Key preparatory steps may include:
- Assessing the extent of engagement with non-UK government entities and the types of UK activities which may arise
- Updating compliance policies and procedures, including potentially engagement terms
- Training for relevant executives and employees on the types of activities and relationships which may trigger FIRS obligations and which should be flagged for discussion with a core team
- Putting in place a core team with deeper knowledge which can react quickly to questions and concerns from the wider business and take central control of any registrations.
There is an initial grace period for existing arrangements which continue beyond the 1 July 2025, which have until 1 October 2025 to register. Any new arrangements arising after 1 July 2025 just have the 25 or 10 days period applicable respectively to the primary or enhanced tier of FIRS.
What next for FIRS?
We remain hopeful, albeit not for 1 July 2025, that the Home Office will make an exemption relieving those acting for foreign powers in an overt manner (ie, where the policymaker explicitly knows the identity of the foreign power the communicator is representing).

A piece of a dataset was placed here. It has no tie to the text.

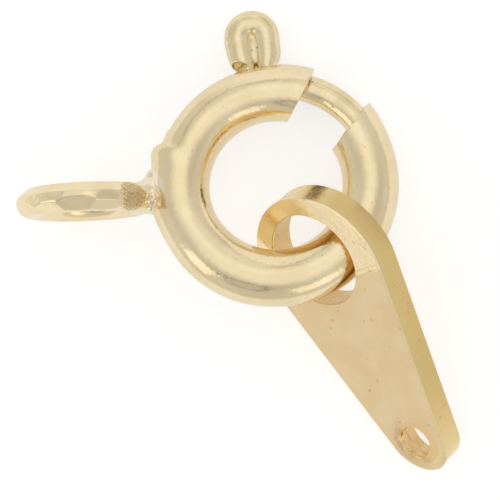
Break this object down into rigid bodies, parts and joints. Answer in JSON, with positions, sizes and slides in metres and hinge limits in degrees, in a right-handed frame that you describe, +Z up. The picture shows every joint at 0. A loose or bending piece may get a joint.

This exemption already applies for the primary tier to public communications, where "it is reasonably clear that the communication is made at the direction of the foreign principal". An extension would have reduced the risk of criminalising innocent behaviour (including potentially of MPs and peers) and been consistent with the Government's stated aim to prevent malign covert activity.
Similarly, an exemption for purely commercial or administrative activities would be welcome.